Pelos vistos circula pela net há já uns meses mas só agora chegou cá. A história é a seguinte: Jorge Viegas Vasconcelos era presidente da ERSE, Entidade Reguladora dos Serviços Energéticos, um organismo que praticamente ninguém conhece e que, em boa verdade, dos que conhecem, poucos saberão para que serve. O senhor Vasconcelos, a dado passo, pediu a demissão do seu cargo porque, segundo consta, queria que os aumentos da electricidade ainda fossem maiores. Tudo bem, a sua não venceu e o homem pediu a demissão. Ora, quando alguém se demite do seu emprego, fá-lo por sua conta e risco, não lhe sendo devidos, pela entidade empregadora, quaisquer reparos, subsídios ou outros quaisquer benefícios.
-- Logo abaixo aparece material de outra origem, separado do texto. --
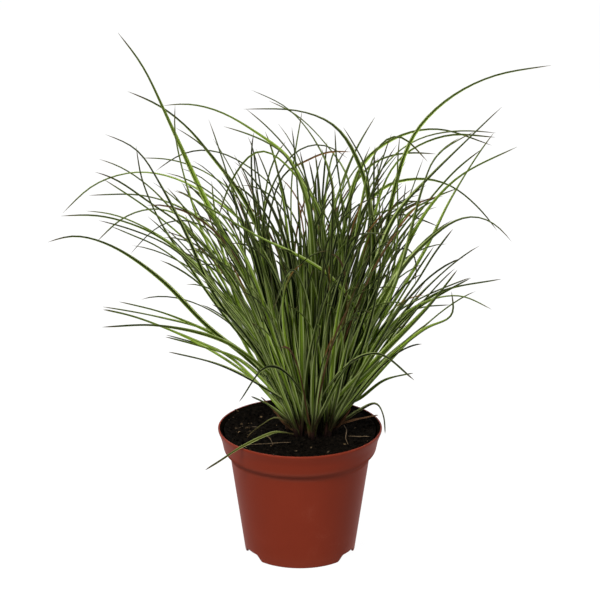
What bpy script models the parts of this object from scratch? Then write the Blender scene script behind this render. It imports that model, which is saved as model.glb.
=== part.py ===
"""Ornamental grass clump in a round nursery pot.

The pot is a thin turned shell with a collar and three notches in its foot. It holds the soil,
eight flattened shoots stand in the middle of it, and fifty arching blades grow from the shoots.
The origin is on the floor, on the pot's axis. The photographed side of the pot faces -Y.
"""

import math

import bmesh
import bpy
from mathutils import Vector

MM = 0.001

# Driving dimensions of the pot
POT_HEIGHT = 0.103
RIM_RADIUS = 0.065
FOOT_RADIUS = 0.044
COLLAR_HEIGHT = 0.0185
COLLAR_TOP_RADIUS = 0.0624
COLLAR_BOTTOM_RADIUS = 0.0602
WALL_TOP_RADIUS = 0.0555
CHAMFER_HEIGHT = 0.0042
LIP_HEIGHT = 0.0028
LIP_ROUNDING = 0.0008
WALL = 0.0016
FLOOR_RISE = 0.0056
POT_SIDES = 60

# Three notches in the foot: front left, front right and back, as angles from +X
NOTCH_ANGLES = (-150, -30, 90)
NOTCH_HEIGHT = 0.0050
NOTCH_HALF_WIDTH_LOW = 0.0132
NOTCH_HALF_WIDTH_HIGH = 0.0075
CUTTER_REACH = 3 * WALL
CUTTER_DROP = 0.0010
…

Porém, com o senhor Vasconcelos não foi assim. Na verdade, ele vai para casa com 12 000 euros por mês – ou seja, 2.400 contos – durante o máximo de dois anos, até encontrar um novo emprego. E aqui, já perplexos, perguntamos: «Então o senhor demitiu-se, isto é, despediu-se por vontade própria, e ainda fica a receber 12 000 euros por mês? Quem mais, neste país, se despede a ainda fica a receber?» Quando alguém, enojado pelo sucedido, perguntou ao ministro da Economia, como era possível que acontecesse tal coisa, a resposta veio clara: «O regime aplicado aos membros do conselho de administração da ERSE foi aprovado pela própria ERSE e de acordo com artigo 28.º dos Estatutos da ERSE, os membros do conselho de administração estão sujeitos ao estatuto do gestor público em tudo o que não resultar desses estatutos». Isto é, sempre que os estatutos da ERSE foram mais vantajosos para os seus gestores, o estatuto de gestor público não se aplica ou, dizendo de outra forma: o senhor Vasconcelos e os seus amigos do conselho de administração, apesar de terem o estatuto de gestores públicos, criaram um esquema ainda mais vantajoso para si próprios, como seja, por exemplo, ficarem com um ordenado milionário quando resolverem demitir-se dos seus cargos. Como alguém dizia, trata-se, obviamente, de um escândalo, de uma imoralidade sem limites, de uma afronta a milhões de portugueses que sobrevivem com ordenados baixíssimos e subsídios de desemprego miseráveis. Trata-se, em suma, de um desenfreado, abusivo e desavergonhado abocanhar do erário público.
Pois é, depois de saber isto compreendo o Sócrates: para quê o Big Brother se já sabemos o estado de espírito dos portugueses?